Repeat every line below exactly as it reads.

========================

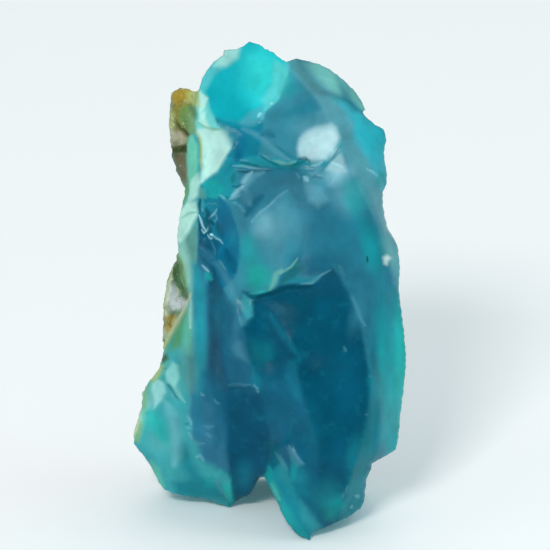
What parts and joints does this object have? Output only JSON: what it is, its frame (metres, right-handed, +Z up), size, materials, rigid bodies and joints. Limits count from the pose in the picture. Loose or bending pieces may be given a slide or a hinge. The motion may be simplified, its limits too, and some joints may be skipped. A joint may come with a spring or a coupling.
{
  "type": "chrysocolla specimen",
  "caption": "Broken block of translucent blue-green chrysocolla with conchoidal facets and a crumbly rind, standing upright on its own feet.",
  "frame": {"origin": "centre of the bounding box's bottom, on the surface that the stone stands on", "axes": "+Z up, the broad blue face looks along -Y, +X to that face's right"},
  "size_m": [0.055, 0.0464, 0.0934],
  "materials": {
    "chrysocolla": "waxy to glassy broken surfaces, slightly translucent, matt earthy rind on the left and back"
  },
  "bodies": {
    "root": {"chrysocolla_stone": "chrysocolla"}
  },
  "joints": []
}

========================

◆ **RESPONSE**
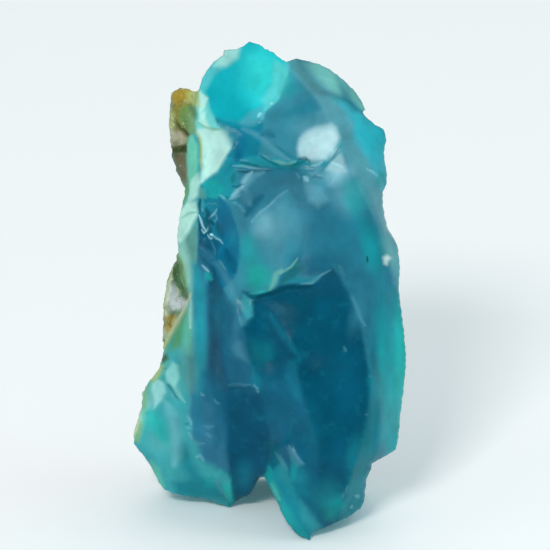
What parts and joints does this object have? Output only JSON: what it is, its frame (metres, right-handed, +Z up), size, materials, rigid bodies and joints. Limits count from the pose in the picture. Loose or bending pieces may be given a slide or a hinge. The motion may be simplified, its limits too, and some joints may be skipped. A joint may come with a spring or a coupling.
{
  "type": "chrysocolla specimen",
  "caption": "Broken block of translucent blue-green chrysocolla with conchoidal facets and a crumbly rind, standing upright on its own feet.",
  "frame": {"origin": "centre of the bounding box's bottom, on the surface that the stone stands on", "axes": "+Z up, the broad blue face looks along -Y, +X to that face's right"},
  "size_m": [0.055, 0.0464, 0.0934],
  "materials": {
    "chrysocolla": "waxy to glassy broken surfaces, slightly translucent, matt earthy rind on the left and back"
  },
  "bodies": {
    "root": {"chrysocolla_stone": "chrysocolla"}
  },
  "joints": []
}